Given entries:
_____

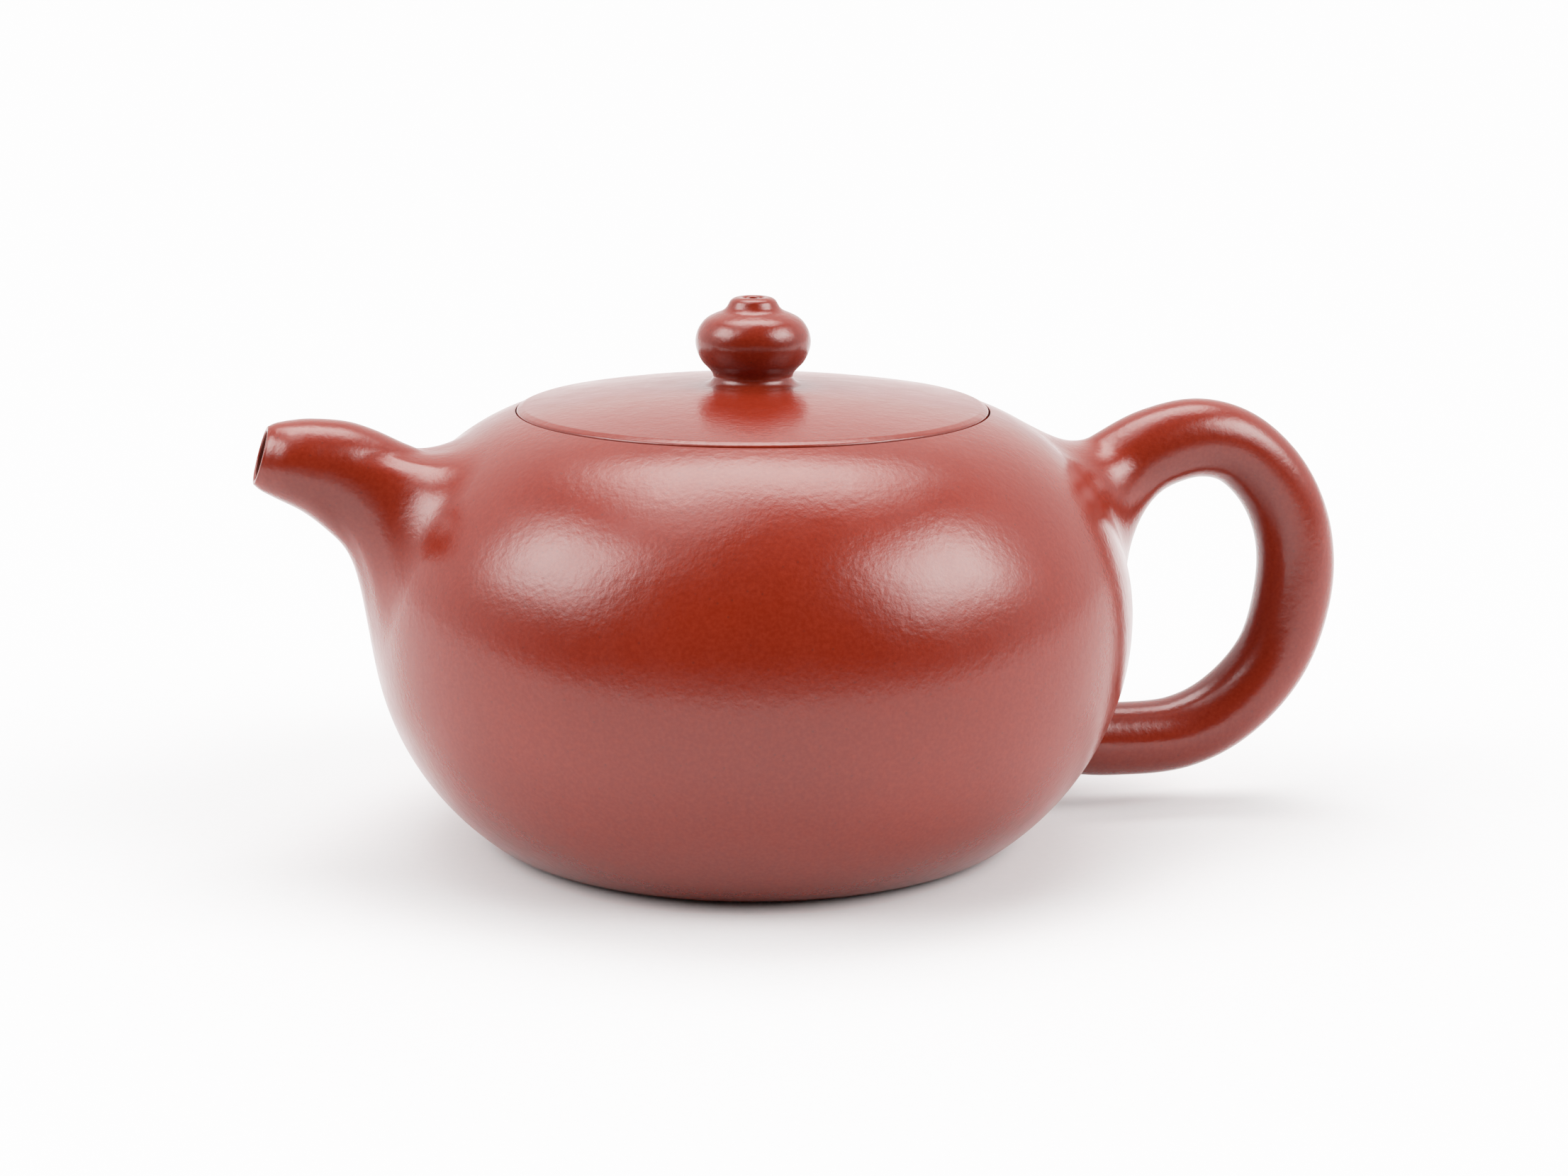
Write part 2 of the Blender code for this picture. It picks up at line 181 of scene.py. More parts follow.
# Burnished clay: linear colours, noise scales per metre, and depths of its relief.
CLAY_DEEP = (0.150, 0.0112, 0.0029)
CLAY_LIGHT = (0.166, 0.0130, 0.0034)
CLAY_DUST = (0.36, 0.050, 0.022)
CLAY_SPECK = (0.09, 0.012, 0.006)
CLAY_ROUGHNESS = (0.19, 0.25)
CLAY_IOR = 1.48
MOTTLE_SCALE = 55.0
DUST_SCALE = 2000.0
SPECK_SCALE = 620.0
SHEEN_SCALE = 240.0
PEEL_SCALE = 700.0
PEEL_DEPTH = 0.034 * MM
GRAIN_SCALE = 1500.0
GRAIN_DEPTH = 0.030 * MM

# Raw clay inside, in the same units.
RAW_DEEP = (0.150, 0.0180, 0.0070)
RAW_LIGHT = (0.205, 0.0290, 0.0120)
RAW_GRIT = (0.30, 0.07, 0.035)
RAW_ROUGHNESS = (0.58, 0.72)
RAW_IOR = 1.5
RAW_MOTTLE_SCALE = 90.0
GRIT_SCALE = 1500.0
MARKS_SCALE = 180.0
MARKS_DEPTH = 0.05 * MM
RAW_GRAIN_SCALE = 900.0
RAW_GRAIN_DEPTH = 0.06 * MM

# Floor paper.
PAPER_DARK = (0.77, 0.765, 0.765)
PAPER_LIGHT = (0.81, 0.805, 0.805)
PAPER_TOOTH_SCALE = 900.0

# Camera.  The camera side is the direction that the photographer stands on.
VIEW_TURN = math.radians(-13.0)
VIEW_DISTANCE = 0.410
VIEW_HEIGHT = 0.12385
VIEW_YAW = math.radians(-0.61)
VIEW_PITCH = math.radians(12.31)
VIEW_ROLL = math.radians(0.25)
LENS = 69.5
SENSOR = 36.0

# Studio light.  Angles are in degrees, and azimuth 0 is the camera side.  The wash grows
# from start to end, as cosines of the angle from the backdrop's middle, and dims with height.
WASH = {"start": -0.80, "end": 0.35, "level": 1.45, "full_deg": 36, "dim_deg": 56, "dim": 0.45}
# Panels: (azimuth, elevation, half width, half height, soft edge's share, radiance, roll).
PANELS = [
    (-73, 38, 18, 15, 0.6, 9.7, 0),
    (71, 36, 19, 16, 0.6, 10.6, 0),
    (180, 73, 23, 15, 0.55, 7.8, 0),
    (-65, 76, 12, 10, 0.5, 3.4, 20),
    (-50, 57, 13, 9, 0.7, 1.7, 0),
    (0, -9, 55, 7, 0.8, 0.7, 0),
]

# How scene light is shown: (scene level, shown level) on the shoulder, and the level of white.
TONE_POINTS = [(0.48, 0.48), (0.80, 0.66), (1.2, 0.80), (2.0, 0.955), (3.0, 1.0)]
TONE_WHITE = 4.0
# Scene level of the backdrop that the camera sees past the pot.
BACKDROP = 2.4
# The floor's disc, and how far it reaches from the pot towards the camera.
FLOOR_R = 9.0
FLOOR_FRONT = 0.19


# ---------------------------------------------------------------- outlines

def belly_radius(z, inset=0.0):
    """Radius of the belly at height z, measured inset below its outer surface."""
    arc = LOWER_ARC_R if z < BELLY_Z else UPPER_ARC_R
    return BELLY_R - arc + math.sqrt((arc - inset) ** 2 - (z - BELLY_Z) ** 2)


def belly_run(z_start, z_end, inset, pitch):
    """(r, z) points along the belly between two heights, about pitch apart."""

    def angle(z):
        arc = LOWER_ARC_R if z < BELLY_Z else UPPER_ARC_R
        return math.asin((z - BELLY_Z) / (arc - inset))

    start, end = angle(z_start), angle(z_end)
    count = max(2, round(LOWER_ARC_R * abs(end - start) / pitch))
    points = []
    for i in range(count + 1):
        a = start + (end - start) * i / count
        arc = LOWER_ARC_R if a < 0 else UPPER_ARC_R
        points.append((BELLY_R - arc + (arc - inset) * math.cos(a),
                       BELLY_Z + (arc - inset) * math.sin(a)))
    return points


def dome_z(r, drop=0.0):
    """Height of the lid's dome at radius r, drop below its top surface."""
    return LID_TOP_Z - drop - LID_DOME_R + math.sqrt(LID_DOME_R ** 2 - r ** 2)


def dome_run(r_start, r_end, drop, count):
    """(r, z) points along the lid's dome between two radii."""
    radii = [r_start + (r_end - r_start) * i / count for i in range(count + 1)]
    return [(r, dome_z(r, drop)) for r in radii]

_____

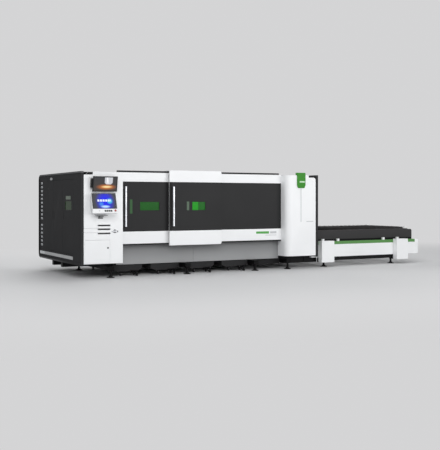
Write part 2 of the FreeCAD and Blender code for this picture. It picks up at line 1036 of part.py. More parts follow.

_____

Goal: All lines holding the word "code" should be picked out and copied.

Exercise result:
Write part 2 of the Blender code for this picture. It picks up at line 181 of scene.py. More parts follow.
Write part 2 of the FreeCAD and Blender code for this picture. It picks up at line 1036 of part.py. More parts follow.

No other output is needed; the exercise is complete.